» **Problem details**
Extract each line where the string "joints" shows up.

%%

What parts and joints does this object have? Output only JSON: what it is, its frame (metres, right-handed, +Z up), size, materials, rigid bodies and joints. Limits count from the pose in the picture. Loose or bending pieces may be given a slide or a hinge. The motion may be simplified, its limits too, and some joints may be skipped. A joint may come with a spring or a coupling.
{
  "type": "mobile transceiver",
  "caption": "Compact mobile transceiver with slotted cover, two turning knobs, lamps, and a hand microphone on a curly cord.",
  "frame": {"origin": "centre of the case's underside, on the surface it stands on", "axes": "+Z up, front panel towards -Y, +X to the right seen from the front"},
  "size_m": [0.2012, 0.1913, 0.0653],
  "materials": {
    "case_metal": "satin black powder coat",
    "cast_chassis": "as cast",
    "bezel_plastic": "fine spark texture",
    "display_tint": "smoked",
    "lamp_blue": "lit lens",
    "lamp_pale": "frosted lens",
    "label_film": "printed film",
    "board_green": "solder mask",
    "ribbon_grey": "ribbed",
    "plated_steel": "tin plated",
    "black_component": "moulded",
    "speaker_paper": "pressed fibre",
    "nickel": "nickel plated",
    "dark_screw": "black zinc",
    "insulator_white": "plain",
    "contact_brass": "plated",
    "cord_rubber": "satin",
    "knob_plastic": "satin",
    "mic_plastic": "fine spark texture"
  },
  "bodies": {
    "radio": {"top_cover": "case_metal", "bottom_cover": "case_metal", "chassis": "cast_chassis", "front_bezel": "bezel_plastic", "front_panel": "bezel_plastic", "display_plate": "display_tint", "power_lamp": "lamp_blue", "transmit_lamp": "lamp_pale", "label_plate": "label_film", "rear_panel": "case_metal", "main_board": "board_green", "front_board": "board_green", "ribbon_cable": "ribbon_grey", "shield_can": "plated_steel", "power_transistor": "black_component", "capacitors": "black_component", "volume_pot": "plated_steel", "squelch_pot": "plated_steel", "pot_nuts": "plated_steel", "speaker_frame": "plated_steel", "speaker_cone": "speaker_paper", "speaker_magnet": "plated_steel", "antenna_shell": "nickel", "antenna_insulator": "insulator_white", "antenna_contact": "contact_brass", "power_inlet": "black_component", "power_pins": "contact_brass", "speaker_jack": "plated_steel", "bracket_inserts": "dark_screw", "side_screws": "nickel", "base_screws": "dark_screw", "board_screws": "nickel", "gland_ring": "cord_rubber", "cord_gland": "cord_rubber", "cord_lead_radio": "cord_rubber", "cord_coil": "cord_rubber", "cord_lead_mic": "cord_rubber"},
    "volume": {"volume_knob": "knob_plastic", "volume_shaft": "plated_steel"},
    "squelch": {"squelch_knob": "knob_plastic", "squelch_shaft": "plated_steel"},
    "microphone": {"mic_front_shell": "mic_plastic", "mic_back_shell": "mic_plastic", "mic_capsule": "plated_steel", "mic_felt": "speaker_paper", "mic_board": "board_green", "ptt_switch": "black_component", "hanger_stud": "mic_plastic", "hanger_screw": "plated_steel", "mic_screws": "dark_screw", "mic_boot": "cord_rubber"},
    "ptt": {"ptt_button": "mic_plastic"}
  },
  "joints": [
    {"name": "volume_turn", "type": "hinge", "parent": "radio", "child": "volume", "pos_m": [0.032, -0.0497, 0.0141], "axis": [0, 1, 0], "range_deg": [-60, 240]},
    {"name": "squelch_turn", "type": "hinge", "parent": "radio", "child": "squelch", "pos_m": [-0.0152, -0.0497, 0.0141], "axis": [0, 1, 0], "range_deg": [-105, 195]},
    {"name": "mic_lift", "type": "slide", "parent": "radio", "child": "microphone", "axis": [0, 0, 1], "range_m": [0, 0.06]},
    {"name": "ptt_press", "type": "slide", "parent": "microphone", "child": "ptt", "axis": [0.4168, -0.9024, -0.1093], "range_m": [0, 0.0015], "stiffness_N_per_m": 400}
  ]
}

%%

» **Output of the task**
What parts and joints does this object have? Output only JSON: what it is, its frame (metres, right-handed, +Z up), size, materials, rigid bodies and joints. Limits count from the pose in the picture. Loose or bending pieces may be given a slide or a hinge. The motion may be simplified, its limits too, and some joints may be skipped. A joint may come with a spring or a coupling.
  "joints": [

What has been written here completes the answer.